You're reading: Key Pakistani Taliban figure killed in Afghanistan

KABUL, Afghanistan — A NATO airstrike in eastern Afghanistan killed a dozen militants including a senior leader of the Taliban in Pakistan, the international military coalition said Saturday, dealing a blow to armed extremists operating on both sides of the countries' porous border.

The strike in Afghanistan’s eastern Kunar province killed Mullah Dadullah, the self-proclaimed Taliban leader in Pakistan’s Bajur tribal area that lies across the border, late Friday afternoon, coalition spokesman Maj. Martyn Crighton said.

Dadullah reportedly took over after Bajur’s former Pakistani Taliban leader, Maulvi Faqir Mohammed, fled to Afghanistan to avoid Pakistani army operations.

He was responsible for the movement of fighters and weapons, as well as attacks against Afghan and coalition forces, a coalition statement said Saturday. It added that Dadullah’s deputy, identified only as Shakir, was also killed in the strike along with 10 other militants, and that an assessment made in conjunction with Afghan security forces determined no civilians had been killed or injured.

The airstrike was in Kunar’s Shigal district, which lies about 15 kilometers (about nine miles) from the Pakistani border, but Crighton would not say whether an unmanned drone or manned aircraft had launched the missiles.

A spokesman for the Pakistani Taliban, Ahsanullah Ahsan, said Dadullah was killed in a drone strike in Kunar. He said Maulana Abu Bakar has been named as the new chief of the Bajur region.

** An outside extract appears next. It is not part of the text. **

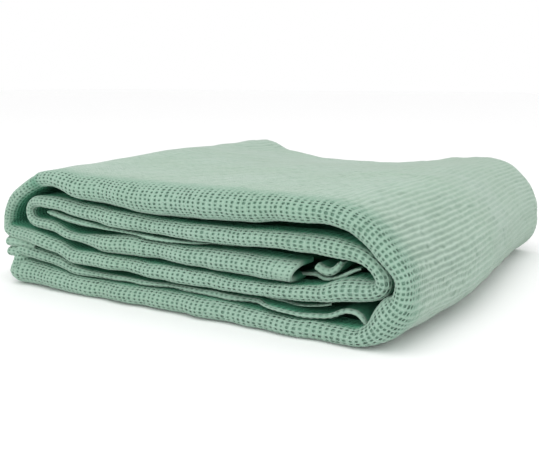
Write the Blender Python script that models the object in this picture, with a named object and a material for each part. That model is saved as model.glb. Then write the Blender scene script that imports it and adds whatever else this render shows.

Pakistani intelligence officials said Dadullah and 19 others were killed in the attack. Initially, they said the strike was on Pakistani territory, but later they conceded it was in Afghanistan.

Militant hideouts along the Afghan-Pakistan border have been a source of tension for both governments as well as for the coalition, with each saying the others are not doing enough to expel the various pro-Taliban factions.

The Pakistani intelligence officials, who spoke on condition of anonymity because they were not authorized to brief the media, said Friday’s coalition airstrike occurred after a cross-border attack by Pakistani Taliban militants who came from Afghanistan. The Pakistani intelligence officials said the militiamen and army soldiers fought the militants for hours but eventually repelled the attack.

Jahangir Azam Khattak, a local Pakistani government official, said dozens of militants attacked a Pakistani post manned by anti-Taliban militiamen in the Salarzai area of Bajur. He said six militants were killed and four tribesmen were wounded.

However, Crighton said there was no coordination between Pakistani and coalition military leaders on the airstrike.

“This was an independent operation and not associated with any others,” he said.

Taliban-affiliated militants operate on both sides of the porous border, with various groups targeting both coalition forces in Afghanistan and the Pakistani military.

Pakistan has complained of cross-border attacks by militants hiding out in eastern Afghanistan and has criticized Afghan and U.S.-led coalition forces for not doing enough to stop them or expel them from Afghan territory.

The U.S. and Afghanistan, however, have long criticized Pakistan for its failure to prevent militants from carrying out attacks in the opposite direction.

A Kunar provincial government spokesman, Wasifullah Wasifi, said four wounded Pakistani citizens have been hospitalized in Kunar and will be questioned about the activities of the Taliban inside Afghan territory.

“They were exactly where this incident happened yesterday, so I am sure they were with these who were killed,” Wasifi said. He added, “We are trying to find out how long these people have been here and why they were here.”